Information supplied:
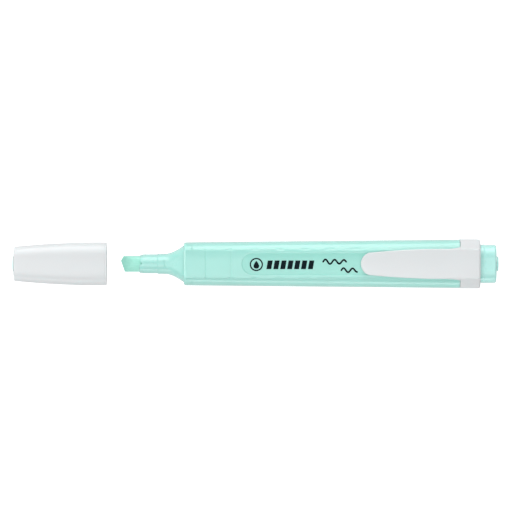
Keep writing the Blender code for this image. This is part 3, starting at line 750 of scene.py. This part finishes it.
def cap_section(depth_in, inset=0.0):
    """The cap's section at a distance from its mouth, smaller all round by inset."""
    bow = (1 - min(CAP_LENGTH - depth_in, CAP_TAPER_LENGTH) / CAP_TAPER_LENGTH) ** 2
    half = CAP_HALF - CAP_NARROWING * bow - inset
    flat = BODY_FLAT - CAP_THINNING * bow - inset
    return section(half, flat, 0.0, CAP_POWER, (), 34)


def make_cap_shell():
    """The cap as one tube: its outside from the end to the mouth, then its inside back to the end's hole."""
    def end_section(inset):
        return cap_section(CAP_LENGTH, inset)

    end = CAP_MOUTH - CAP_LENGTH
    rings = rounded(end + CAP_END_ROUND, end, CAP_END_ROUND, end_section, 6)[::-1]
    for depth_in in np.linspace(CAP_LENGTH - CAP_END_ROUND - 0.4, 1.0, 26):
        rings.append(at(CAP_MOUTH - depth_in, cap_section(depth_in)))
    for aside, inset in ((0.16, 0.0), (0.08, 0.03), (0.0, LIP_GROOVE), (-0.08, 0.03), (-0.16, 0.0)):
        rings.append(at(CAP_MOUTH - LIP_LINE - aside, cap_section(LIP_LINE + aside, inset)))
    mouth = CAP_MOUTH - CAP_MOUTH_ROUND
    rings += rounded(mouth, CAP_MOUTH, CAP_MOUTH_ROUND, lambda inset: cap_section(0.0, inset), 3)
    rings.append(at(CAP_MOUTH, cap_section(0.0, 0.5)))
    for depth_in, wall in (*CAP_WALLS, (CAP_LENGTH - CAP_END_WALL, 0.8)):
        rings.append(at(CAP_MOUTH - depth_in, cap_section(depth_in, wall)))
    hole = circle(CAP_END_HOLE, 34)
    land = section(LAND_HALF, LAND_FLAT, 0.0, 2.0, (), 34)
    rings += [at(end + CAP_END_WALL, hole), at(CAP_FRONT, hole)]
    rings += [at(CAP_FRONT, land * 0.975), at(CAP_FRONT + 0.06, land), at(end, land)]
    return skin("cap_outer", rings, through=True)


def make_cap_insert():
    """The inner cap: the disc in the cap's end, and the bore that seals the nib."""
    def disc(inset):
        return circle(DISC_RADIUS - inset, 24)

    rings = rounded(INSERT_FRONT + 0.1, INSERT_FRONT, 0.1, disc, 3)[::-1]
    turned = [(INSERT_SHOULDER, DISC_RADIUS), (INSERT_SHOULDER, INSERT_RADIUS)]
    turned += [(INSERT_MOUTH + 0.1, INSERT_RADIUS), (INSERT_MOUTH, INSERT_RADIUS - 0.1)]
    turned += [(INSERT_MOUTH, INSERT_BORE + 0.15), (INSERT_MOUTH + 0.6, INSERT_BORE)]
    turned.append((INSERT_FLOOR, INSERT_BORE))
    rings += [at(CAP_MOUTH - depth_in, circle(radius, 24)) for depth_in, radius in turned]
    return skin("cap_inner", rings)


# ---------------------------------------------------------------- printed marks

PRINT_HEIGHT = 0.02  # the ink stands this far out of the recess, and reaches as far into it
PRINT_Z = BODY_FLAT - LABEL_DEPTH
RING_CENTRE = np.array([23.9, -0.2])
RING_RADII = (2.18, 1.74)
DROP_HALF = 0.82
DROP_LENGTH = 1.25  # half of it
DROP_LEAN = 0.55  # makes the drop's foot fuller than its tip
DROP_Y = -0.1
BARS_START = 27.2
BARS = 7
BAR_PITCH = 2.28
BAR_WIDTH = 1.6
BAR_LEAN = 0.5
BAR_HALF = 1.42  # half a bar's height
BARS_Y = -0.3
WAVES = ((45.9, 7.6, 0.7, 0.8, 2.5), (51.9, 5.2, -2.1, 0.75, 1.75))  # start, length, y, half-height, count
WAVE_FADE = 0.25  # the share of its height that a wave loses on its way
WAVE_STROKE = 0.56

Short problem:
From the first line to the last, please quote the material above exactly.

Exercise solution:
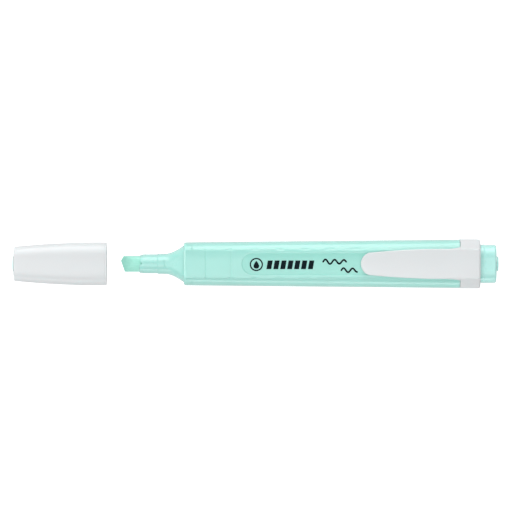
Keep writing the Blender code for this image. This is part 3, starting at line 750 of scene.py. This part finishes it.
def cap_section(depth_in, inset=0.0):
    """The cap's section at a distance from its mouth, smaller all round by inset."""
    bow = (1 - min(CAP_LENGTH - depth_in, CAP_TAPER_LENGTH) / CAP_TAPER_LENGTH) ** 2
    half = CAP_HALF - CAP_NARROWING * bow - inset
    flat = BODY_FLAT - CAP_THINNING * bow - inset
    return section(half, flat, 0.0, CAP_POWER, (), 34)


def make_cap_shell():
    """The cap as one tube: its outside from the end to the mouth, then its inside back to the end's hole."""
    def end_section(inset):
        return cap_section(CAP_LENGTH, inset)

    end = CAP_MOUTH - CAP_LENGTH
    rings = rounded(end + CAP_END_ROUND, end, CAP_END_ROUND, end_section, 6)[::-1]
    for depth_in in np.linspace(CAP_LENGTH - CAP_END_ROUND - 0.4, 1.0, 26):
        rings.append(at(CAP_MOUTH - depth_in, cap_section(depth_in)))
    for aside, inset in ((0.16, 0.0), (0.08, 0.03), (0.0, LIP_GROOVE), (-0.08, 0.03), (-0.16, 0.0)):
        rings.append(at(CAP_MOUTH - LIP_LINE - aside, cap_section(LIP_LINE + aside, inset)))
    mouth = CAP_MOUTH - CAP_MOUTH_ROUND
    rings += rounded(mouth, CAP_MOUTH, CAP_MOUTH_ROUND, lambda inset: cap_section(0.0, inset), 3)
    rings.append(at(CAP_MOUTH, cap_section(0.0, 0.5)))
    for depth_in, wall in (*CAP_WALLS, (CAP_LENGTH - CAP_END_WALL, 0.8)):
        rings.append(at(CAP_MOUTH - depth_in, cap_section(depth_in, wall)))
    hole = circle(CAP_END_HOLE, 34)
    land = section(LAND_HALF, LAND_FLAT, 0.0, 2.0, (), 34)
    rings += [at(end + CAP_END_WALL, hole), at(CAP_FRONT, hole)]
    rings += [at(CAP_FRONT, land * 0.975), at(CAP_FRONT + 0.06, land), at(end, land)]
    return skin("cap_outer", rings, through=True)


def make_cap_insert():
    """The inner cap: the disc in the cap's end, and the bore that seals the nib."""
    def disc(inset):
        return circle(DISC_RADIUS - inset, 24)

    rings = rounded(INSERT_FRONT + 0.1, INSERT_FRONT, 0.1, disc, 3)[::-1]
    turned = [(INSERT_SHOULDER, DISC_RADIUS), (INSERT_SHOULDER, INSERT_RADIUS)]
    turned += [(INSERT_MOUTH + 0.1, INSERT_RADIUS), (INSERT_MOUTH, INSERT_RADIUS - 0.1)]
    turned += [(INSERT_MOUTH, INSERT_BORE + 0.15), (INSERT_MOUTH + 0.6, INSERT_BORE)]
    turned.append((INSERT_FLOOR, INSERT_BORE))
    rings += [at(CAP_MOUTH - depth_in, circle(radius, 24)) for depth_in, radius in turned]
    return skin("cap_inner", rings)


# ---------------------------------------------------------------- printed marks

PRINT_HEIGHT = 0.02  # the ink stands this far out of the recess, and reaches as far into it
PRINT_Z = BODY_FLAT - LABEL_DEPTH
RING_CENTRE = np.array([23.9, -0.2])
RING_RADII = (2.18, 1.74)
DROP_HALF = 0.82
DROP_LENGTH = 1.25  # half of it
DROP_LEAN = 0.55  # makes the drop's foot fuller than its tip
DROP_Y = -0.1
BARS_START = 27.2
BARS = 7
BAR_PITCH = 2.28
BAR_WIDTH = 1.6
BAR_LEAN = 0.5
BAR_HALF = 1.42  # half a bar's height
BARS_Y = -0.3
WAVES = ((45.9, 7.6, 0.7, 0.8, 2.5), (51.9, 5.2, -2.1, 0.75, 1.75))  # start, length, y, half-height, count
WAVE_FADE = 0.25  # the share of its height that a wave loses on its way
WAVE_STROKE = 0.56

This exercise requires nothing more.